>>>

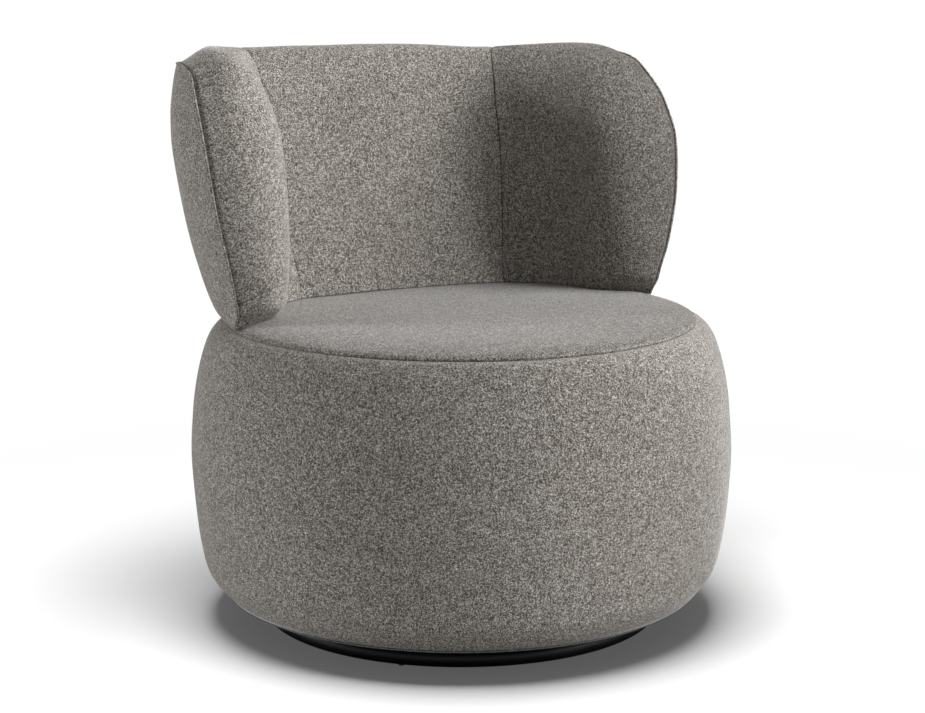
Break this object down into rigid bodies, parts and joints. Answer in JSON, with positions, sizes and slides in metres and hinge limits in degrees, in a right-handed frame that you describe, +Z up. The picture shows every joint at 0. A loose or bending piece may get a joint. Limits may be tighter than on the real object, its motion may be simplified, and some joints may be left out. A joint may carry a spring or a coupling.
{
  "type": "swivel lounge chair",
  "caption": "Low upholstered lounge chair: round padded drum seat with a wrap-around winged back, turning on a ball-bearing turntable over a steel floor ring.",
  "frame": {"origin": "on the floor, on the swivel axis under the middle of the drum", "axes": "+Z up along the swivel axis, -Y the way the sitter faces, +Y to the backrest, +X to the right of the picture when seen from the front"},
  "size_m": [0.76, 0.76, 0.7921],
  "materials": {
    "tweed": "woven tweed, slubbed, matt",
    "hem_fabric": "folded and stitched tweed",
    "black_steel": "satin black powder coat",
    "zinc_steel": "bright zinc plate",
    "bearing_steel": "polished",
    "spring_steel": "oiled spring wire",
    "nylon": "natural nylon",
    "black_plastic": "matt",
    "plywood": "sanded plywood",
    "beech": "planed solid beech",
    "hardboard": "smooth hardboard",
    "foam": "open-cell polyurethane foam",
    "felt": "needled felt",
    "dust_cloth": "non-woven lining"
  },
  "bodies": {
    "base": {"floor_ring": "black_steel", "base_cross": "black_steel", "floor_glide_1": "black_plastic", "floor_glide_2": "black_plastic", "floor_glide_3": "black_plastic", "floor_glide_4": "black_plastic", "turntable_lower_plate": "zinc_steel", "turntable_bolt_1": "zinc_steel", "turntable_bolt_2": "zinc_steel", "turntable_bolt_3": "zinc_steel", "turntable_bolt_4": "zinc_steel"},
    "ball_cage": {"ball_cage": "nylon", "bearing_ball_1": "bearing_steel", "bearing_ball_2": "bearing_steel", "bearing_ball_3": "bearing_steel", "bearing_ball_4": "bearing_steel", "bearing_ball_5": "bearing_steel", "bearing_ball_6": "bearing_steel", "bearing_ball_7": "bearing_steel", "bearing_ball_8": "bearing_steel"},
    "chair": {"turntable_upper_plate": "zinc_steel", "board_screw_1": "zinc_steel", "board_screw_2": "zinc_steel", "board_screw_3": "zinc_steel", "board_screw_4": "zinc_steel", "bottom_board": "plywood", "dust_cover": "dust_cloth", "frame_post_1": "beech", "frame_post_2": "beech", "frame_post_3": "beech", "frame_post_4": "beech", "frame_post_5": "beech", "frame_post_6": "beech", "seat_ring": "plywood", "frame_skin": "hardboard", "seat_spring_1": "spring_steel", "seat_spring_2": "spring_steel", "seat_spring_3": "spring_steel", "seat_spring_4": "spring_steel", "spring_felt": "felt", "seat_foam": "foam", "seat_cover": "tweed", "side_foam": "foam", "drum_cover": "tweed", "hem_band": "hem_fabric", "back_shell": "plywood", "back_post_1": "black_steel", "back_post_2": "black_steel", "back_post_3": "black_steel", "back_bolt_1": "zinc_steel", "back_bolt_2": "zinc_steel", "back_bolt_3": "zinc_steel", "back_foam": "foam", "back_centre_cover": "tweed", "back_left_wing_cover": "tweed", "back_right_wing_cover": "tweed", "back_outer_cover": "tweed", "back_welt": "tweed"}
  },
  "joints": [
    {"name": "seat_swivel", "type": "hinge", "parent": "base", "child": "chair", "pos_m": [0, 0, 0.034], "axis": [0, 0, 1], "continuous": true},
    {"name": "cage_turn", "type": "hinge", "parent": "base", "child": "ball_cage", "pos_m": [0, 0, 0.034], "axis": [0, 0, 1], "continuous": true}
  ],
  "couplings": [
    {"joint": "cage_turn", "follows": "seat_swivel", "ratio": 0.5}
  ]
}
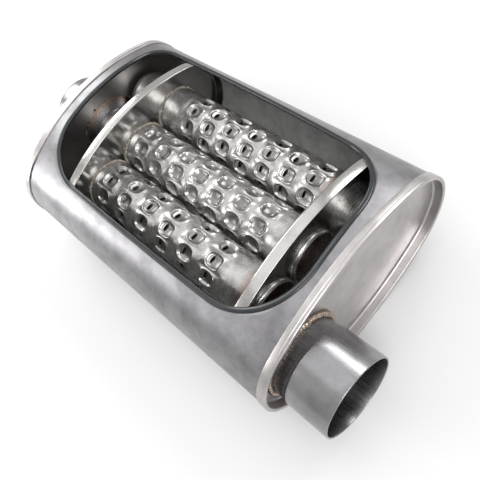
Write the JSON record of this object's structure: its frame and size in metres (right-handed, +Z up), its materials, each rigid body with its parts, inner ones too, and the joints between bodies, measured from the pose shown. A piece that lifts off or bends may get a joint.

<<<

# What the task asks
Exactly reproduce every line found in the records.

# Full answer
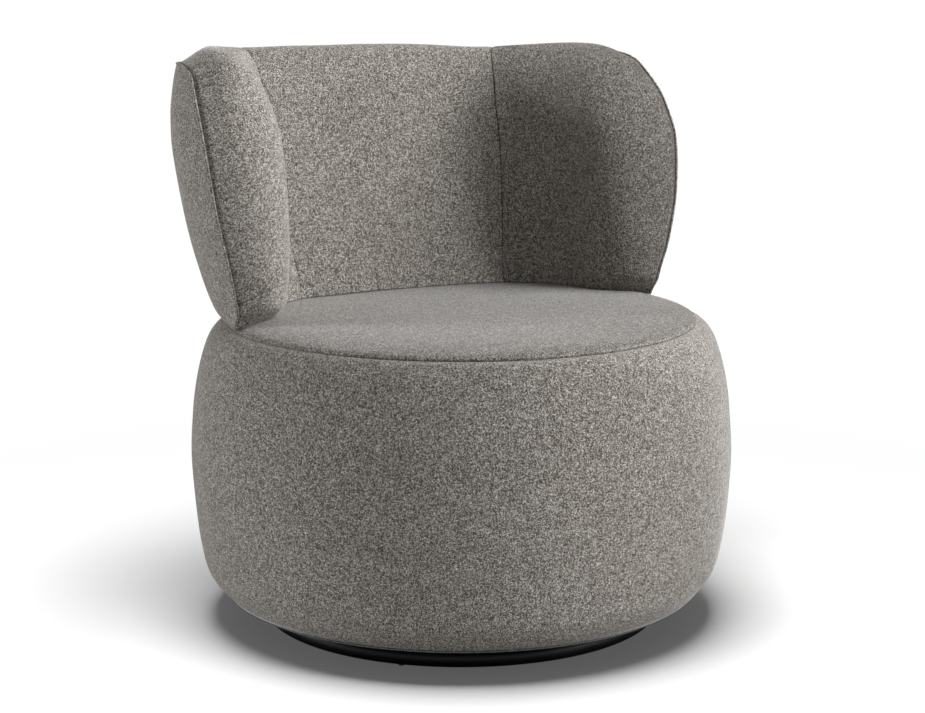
Break this object down into rigid bodies, parts and joints. Answer in JSON, with positions, sizes and slides in metres and hinge limits in degrees, in a right-handed frame that you describe, +Z up. The picture shows every joint at 0. A loose or bending piece may get a joint. Limits may be tighter than on the real object, its motion may be simplified, and some joints may be left out. A joint may carry a spring or a coupling.
{
  "type": "swivel lounge chair",
  "caption": "Low upholstered lounge chair: round padded drum seat with a wrap-around winged back, turning on a ball-bearing turntable over a steel floor ring.",
  "frame": {"origin": "on the floor, on the swivel axis under the middle of the drum", "axes": "+Z up along the swivel axis, -Y the way the sitter faces, +Y to the backrest, +X to the right of the picture when seen from the front"},
  "size_m": [0.76, 0.76, 0.7921],
  "materials": {
    "tweed": "woven tweed, slubbed, matt",
    "hem_fabric": "folded and stitched tweed",
    "black_steel": "satin black powder coat",
    "zinc_steel": "bright zinc plate",
    "bearing_steel": "polished",
    "spring_steel": "oiled spring wire",
    "nylon": "natural nylon",
    "black_plastic": "matt",
    "plywood": "sanded plywood",
    "beech": "planed solid beech",
    "hardboard": "smooth hardboard",
    "foam": "open-cell polyurethane foam",
    "felt": "needled felt",
    "dust_cloth": "non-woven lining"
  },
  "bodies": {
    "base": {"floor_ring": "black_steel", "base_cross": "black_steel", "floor_glide_1": "black_plastic", "floor_glide_2": "black_plastic", "floor_glide_3": "black_plastic", "floor_glide_4": "black_plastic", "turntable_lower_plate": "zinc_steel", "turntable_bolt_1": "zinc_steel", "turntable_bolt_2": "zinc_steel", "turntable_bolt_3": "zinc_steel", "turntable_bolt_4": "zinc_steel"},
    "ball_cage": {"ball_cage": "nylon", "bearing_ball_1": "bearing_steel", "bearing_ball_2": "bearing_steel", "bearing_ball_3": "bearing_steel", "bearing_ball_4": "bearing_steel", "bearing_ball_5": "bearing_steel", "bearing_ball_6": "bearing_steel", "bearing_ball_7": "bearing_steel", "bearing_ball_8": "bearing_steel"},
    "chair": {"turntable_upper_plate": "zinc_steel", "board_screw_1": "zinc_steel", "board_screw_2": "zinc_steel", "board_screw_3": "zinc_steel", "board_screw_4": "zinc_steel", "bottom_board": "plywood", "dust_cover": "dust_cloth", "frame_post_1": "beech", "frame_post_2": "beech", "frame_post_3": "beech", "frame_post_4": "beech", "frame_post_5": "beech", "frame_post_6": "beech", "seat_ring": "plywood", "frame_skin": "hardboard", "seat_spring_1": "spring_steel", "seat_spring_2": "spring_steel", "seat_spring_3": "spring_steel", "seat_spring_4": "spring_steel", "spring_felt": "felt", "seat_foam": "foam", "seat_cover": "tweed", "side_foam": "foam", "drum_cover": "tweed", "hem_band": "hem_fabric", "back_shell": "plywood", "back_post_1": "black_steel", "back_post_2": "black_steel", "back_post_3": "black_steel", "back_bolt_1": "zinc_steel", "back_bolt_2": "zinc_steel", "back_bolt_3": "zinc_steel", "back_foam": "foam", "back_centre_cover": "tweed", "back_left_wing_cover": "tweed", "back_right_wing_cover": "tweed", "back_outer_cover": "tweed", "back_welt": "tweed"}
  },
  "joints": [
    {"name": "seat_swivel", "type": "hinge", "parent": "base", "child": "chair", "pos_m": [0, 0, 0.034], "axis": [0, 0, 1], "continuous": true},
    {"name": "cage_turn", "type": "hinge", "parent": "base", "child": "ball_cage", "pos_m": [0, 0, 0.034], "axis": [0, 0, 1], "continuous": true}
  ],
  "couplings": [
    {"joint": "cage_turn", "follows": "seat_swivel", "ratio": 0.5}
  ]
}
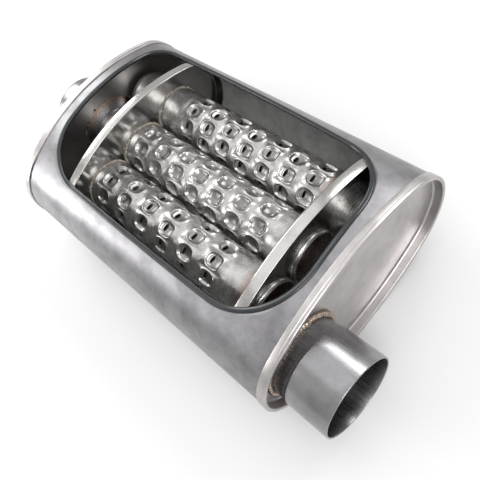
Write the JSON record of this object's structure: its frame and size in metres (right-handed, +Z up), its materials, each rigid body with its parts, inner ones too, and the joints between bodies, measured from the pose shown. A piece that lifts off or bends may get a joint.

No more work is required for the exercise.